O MPL aposta na luta da nossa classe como via para conquistar os direitos que nos são sistematicamente negados: moradia digna, terra, trabalho e liberdade. A experiência histórica do Brasil mostra que não é pela via da conciliação de classes que a reforma urbana popular e a reforma agrária vão avançar. Décadas e décadas passaram, séculos se acumularam, governos se sucederam, e a estrutura fundiária e urbana manteve sua essência de opressão e exclusão.
Nós, do MPL, avançamos sobre o latifúndio urbano e rural improdutivo sob o governo Bolsonaro e seguimos ocupando sob os governos seguintes. Essa é a nossa escola: a ação direta, alicerçada na luta independente do nosso povo. Ocupamos terras e prédios abandonados porque é ali que a Constituição ganha carne e osso; é ali que as palavras “função social da propriedade” deixam de ser letra morta e se tornam casa, horta, creche comunitária, cozinha solidária, biblioteca popular.
É fundamental que a unidade seja uma marca do nosso caminho. O MPL defende que a máxima unidade seja construída com setores dos movimentos sociais, das ocupações urbanas e rurais, das organizações de base que tenham como centralidade essa agenda e essa disposição de lutar.
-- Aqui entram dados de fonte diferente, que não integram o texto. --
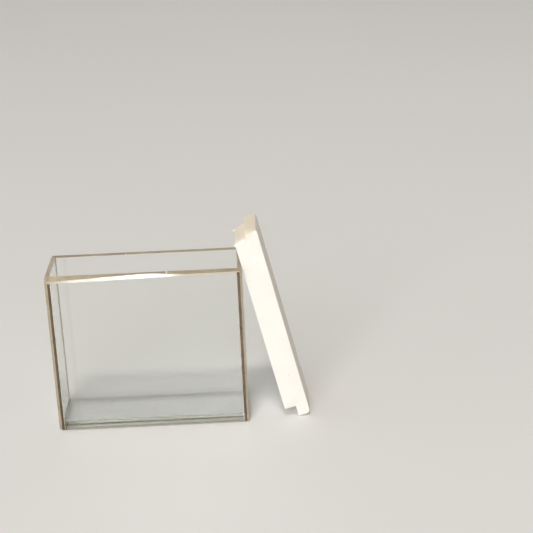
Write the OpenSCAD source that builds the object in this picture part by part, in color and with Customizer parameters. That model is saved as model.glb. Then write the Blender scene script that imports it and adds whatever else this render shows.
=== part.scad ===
// Rectangular glass cuvette, open at the top, with its stepped lid taken off
// and leaning on the rim at one end.
// Frame: origin at the centre of the cell's underside, X along the light path
// towards the lid, Y across the side panes, Z up. Millimetres.

/* [Cell] */
// Light path, which is the clear length between the two end windows
path_length = 50; // [20:0.5:100]
// Clear width between the two side panes
inner_width = 14; // [8:0.5:30]
// Height from the underside to the rim
cell_height = 45; // [30:0.5:80]
// Thickness of each end window
window_t = 1.25; // [1:0.05:3]
// Thickness of each side pane
pane_t = 2; // [1:0.1:4]
// Thickness of the base
base_t = 2; // [1:0.1:5]

/* [Ground edges] */
// Bevel along the four upright outer edges
upright_bevel = 0.6; // [0.1:0.05:0.9]
// Bevel along the rim's outer edge, over each side pane
pane_rim_bevel = 0.6; // [0.1:0.05:0.9]
// Bevel along the rim's outer edge, over each end window
window_rim_bevel = 0.2; // [0.1:0.05:0.9]
// Bevel round the underside
foot_bevel = 0.3; // [0.1:0.05:0.9]

/* [Lid] */
// Depth of the plug that enters the mouth
plug_t = 3.2; // [1:0.1:8]
// Thickness of the flange that stays above the rim
flange_t = 3.4; // [1.5:0.1:8]
// How far the flange passes the plug at each end
flange_overhang = 3.1; // [1.5:0.1:8]
// Gap between the plug and each end window when the lid is on
plug_end_gap = 0.1; // [0.05:0.05:0.5]
// Gap between the lid and each side pane when the lid is on
lid_side_gap = 0.2; // [0.05:0.05:0.5]
// Radius of the worn corner at the flange's lower end
corner_r = 1.2; // [0.2:0.1:1.5]

/* [Resting place] */
// Lean of the lid from upright, in degrees
lean = 13; // [5:0.5:25]
// Air left between the leaning lid and the cell
lean_gap = 0.05; // [0.02:0.01:0.3]

/* [Hidden] */
$fn = 64;

// Outer size of the cell
cell_length = path_length + 2 * window_t;
cell_width = inner_width + 2 * pane_t;

// Size of the lid, from the mouth that it fits
lid_width = inner_width - 2 * lid_side_gap;
plug_length = path_length - 2 * plug_end_gap;
flange_length = plug_length + 2 * flange_overhang;

// The lid stands on the inner edge of its flange. Its plug touches the cell where
// the end window meets the rim's bevel, or with its own top corner if the lid is shorter.
foot_drop = plug_t * sin(lean);
touch_height = cell_height - window_rim_bevel;
touch_along_lid = min((touch_height + foot_drop) / cos(lean), flange_length - flange_overhang);
lid_x = cell_length / 2 + lean_gap / cos(lean) + touch_along_lid * sin(lean);

// How far a cutting solid runs past the face that it opens
cut_past = 1;

// A rectangle standing on the X axis, with its two upper corners and its two feet cut off
module bevelled_upright(width, height, rim_bevel) {
    x = width / 2;
    polygon([
        [-x + foot_bevel, 0],
        [x - foot_bevel, 0],
        [x, foot_bevel],
        [x, height - rim_bevel],
        [x - rim_bevel, height],
        [-x + rim_bevel, height],
        [-x, height - rim_bevel],
        [-x, foot_bevel]
    ]);
}

// A rectangle centred on the origin with all four corners cut off
module bevelled_plan(length, width, bevel) {
    x = length / 2;
    y = width / 2;
    polygon([
        [-x + bevel, -y],
        [x - bevel, -y],
        [x, -y + bevel],
        [x, y - bevel],
        [x - bevel, y],
        [-x + bevel, y],
        [-x, y - bevel],
        [-x, -y + bevel]
    ]);
}

// The cell's outside, with its upright edges, its underside's edge and the rim's outer edge ground off
module cell_block() {
    intersection() {
        linear_extrude(cell_height)
            bevelled_plan(cell_length, cell_width, upright_bevel);
        rotate([90, 0, 0])
            linear_extrude(cell_width, center = true)
                bevelled_upright(cell_length, cell_height, window_rim_bevel);
        rotate([90, 0, 90])
            linear_extrude(cell_length, center = true)
                bevelled_upright(cell_width, cell_height, pane_rim_bevel);
    }
}

// The space for the sample, open at the top
module sample_space() {
    translate([-path_length / 2, -inner_width / 2, base_t])
        cube([path_length, inner_width, cell_height - base_t + cut_past]);
}

module cell() {
    color([0.86, 0.9, 0.88, 0.4])
        difference() {
            cell_block();
            sample_space();
        }
}

// The flange seen from its side, outer face towards +X, with its lower outer corner rounded
module flange_side() {
    corner_x = flange_t - corner_r;
    difference() {
        square([flange_t, flange_length]);
        translate([corner_x, 0])
            square(corner_r);
    }
    intersection() {
        translate([corner_x, 0])
            square(corner_r);
        translate([corner_x, corner_r])
            circle(corner_r);
    }
}

// The whole lid seen from its side, standing on one end
module lid_side() {
    translate([0, flange_overhang])
        square([plug_t, plug_length]);
    translate([plug_t, 0])
        flange_side();
}

module lid() {
    color([0.96, 0.95, 0.91])
        translate([lid_x, 0, -foot_drop])
            rotate([0, -lean, 0])
                rotate([90, 0, 0])
                    linear_extrude(lid_width, center = true)
                        lid_side();
}

cell();
lid();
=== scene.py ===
"""Visual model of a clear glass cuvette with its white stepped lid leaning on the rim at one end.

The cell and the lid are each one dense mesh, built round the CAD boxes: the cell's rings climb its
outside, cross the ground rim and go down its inside; the lid's rings cross it from its near side to
its far side. Metres, in the frame of the CAD model.
"""
import math

import bpy
from mathutils import Matrix, Quaternion, Vector, noise


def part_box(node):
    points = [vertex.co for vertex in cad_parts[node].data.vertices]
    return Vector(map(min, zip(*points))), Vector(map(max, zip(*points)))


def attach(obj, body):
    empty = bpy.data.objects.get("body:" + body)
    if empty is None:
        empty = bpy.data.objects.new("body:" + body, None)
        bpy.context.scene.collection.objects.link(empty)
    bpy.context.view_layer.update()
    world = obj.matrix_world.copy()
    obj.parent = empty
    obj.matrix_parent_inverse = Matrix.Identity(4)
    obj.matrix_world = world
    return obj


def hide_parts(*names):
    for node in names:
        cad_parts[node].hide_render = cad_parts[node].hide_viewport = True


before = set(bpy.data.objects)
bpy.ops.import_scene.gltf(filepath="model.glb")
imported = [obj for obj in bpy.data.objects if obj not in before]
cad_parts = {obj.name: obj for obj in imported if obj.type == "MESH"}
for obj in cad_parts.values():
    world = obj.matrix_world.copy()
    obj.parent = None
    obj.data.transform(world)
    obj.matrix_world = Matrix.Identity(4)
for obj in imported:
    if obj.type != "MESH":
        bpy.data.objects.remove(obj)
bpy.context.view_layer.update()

MM = 0.001

# ---- Glass cell ----
CELL_LOW, CELL_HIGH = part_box("cell")
CELL_HALF = (CELL_HIGH - CELL_LOW) / 2
CELL_HEIGHT = CELL_HIGH.z
WINDOW_T = 1.25 * MM
PANE_T = 2.0 * MM
BASE_T = 2.0 * MM
# Bevels of the upright edges: front left, front right, back right, back left
UPRIGHT_BEVELS = (0.82 * MM, 0.6 * MM, 0.6 * MM, 0.7 * MM)
UPRIGHT_WAVER = 0.06
UPRIGHT_PITCH = 9 * MM
WALL_RINGS = 16
FOOT_BEVEL = 0.3 * MM
RIM_INNER_BEVEL = 0.06 * MM
CORNER_CUT = 0.15 * MM
FLOOR_FILLET = 0.25 * MM
RING_STEP = 0.15 * MM
# The rim was ground by hand. Over the front pane its outer edge drops most at the left end: a wide
# shallow slope comes down to a steep bevel, which is widest in the middle and narrow on the right.
FRONT_DROP_LEFT = 1.4 * MM
FRONT_DROP_RIGHT = 0.5 * MM
FRONT_BEVEL_LEFT = 0.45 * MM
FRONT_BEVEL_MIDDLE = 0.87 * MM
FRONT_BEVEL_RIGHT = 0.27 * MM
FRONT_MIDDLE = 0.5
FRONT_NARROWS_OVER = 0.27
SLOPE_END = 1.8 * MM
BACK_BEVEL = 0.2 * MM
WINDOW_BEVEL = 0.2 * MM
WORN_ARRIS = 0.04 * MM
BEVEL_WAVER = 0.08
# The stretch of the front bevel that was left smooth fades in and out between these places
POLISH = 0.55
POLISH_FADES_IN = (-26 * MM, -17 * MM)
POLISH_FADES_OUT = (6 * MM, 12 * MM)
# The joint of each end window shows through the side panes as a strip beside the upright bevel,
# painted dark brown as shade: its width and how dark it is, for each pane
SHADED_SEAMS = {"front": (0.8 * MM, 1.0), "back": (0.35 * MM, 0.5)}
# The front strips end in a fine pale line, a painted highlight: how far it is ground and how far it is
# painted pale
SEAM_HIGHLIGHT_LINE = (0.7, 0.3)
# How far the ground rim over each side is painted darker as shade, and how far paler as painted light
RIM_SHADE_AND_LIGHT = {"front": (0.14, 0.0), "right": (0.0, 0.1), "back": (0.0, 0.0), "left": (0.0, 0.3)}
# Nicks in the rim: side, place along it, length, depth
NICKS = (
    ("front", 6.2 * MM, 0.5 * MM, 0.08 * MM),
    ("front", -14.5 * MM, 0.5 * MM, 0.15 * MM),
    ("front", 19.0 * MM, 0.4 * MM, 0.1 * MM),
    ("back", 5.5 * MM, 0.5 * MM, 0.1 * MM),
    ("back", -12.0 * MM, 0.4 * MM, 0.12 * MM),
    ("left", -3.1 * MM, 0.5 * MM, 0.15 * MM),
)
# Chips that broke white in the rim: side, place along it, length on its outer half and on its inner half
CHIPS = (
    ("front", 6.2 * MM, 0.45 * MM, 0.3 * MM),
    ("back", 5.5 * MM, 0.0, 0.45 * MM),
)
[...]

Unidade não é apagar diferenças, mas construir um campo comum de ação que coloque terra, moradia, justiça climática e soberania popular no centro da disputa.
Reforçamos o convite aos lutadores e lutadoras, aos movimentos sociais do campo e da cidade:
na segunda quinzena de janeiro, entre 23 e 25 de janeiro, o MPL se reunirá em Campo Grande (MS) com sua Coordenação Nacional, aliados e aliadas, para organizar e reforçar a agenda de lutas para 2026. A reforma agrária e a reforma urbana popular só avançam na marra, pela pressão organizada, pelas ocupações, pela desobediência à ordem injusta. Nosso povo precisa ter claro: é avançando as ocupações e a nossa luta que vamos alcançar nossos objetivos.
Seguiremos, portanto, o caminho que a própria história nos ensinou:
- independência de classe,
- ação direta,
- unidade na luta,
- e fidelidade aos de baixo.
Porque, não é dos palácios que virá a libertação da nossa classe, mas das ocupações, das periferias, das periferias rurais e urbanas em movimento.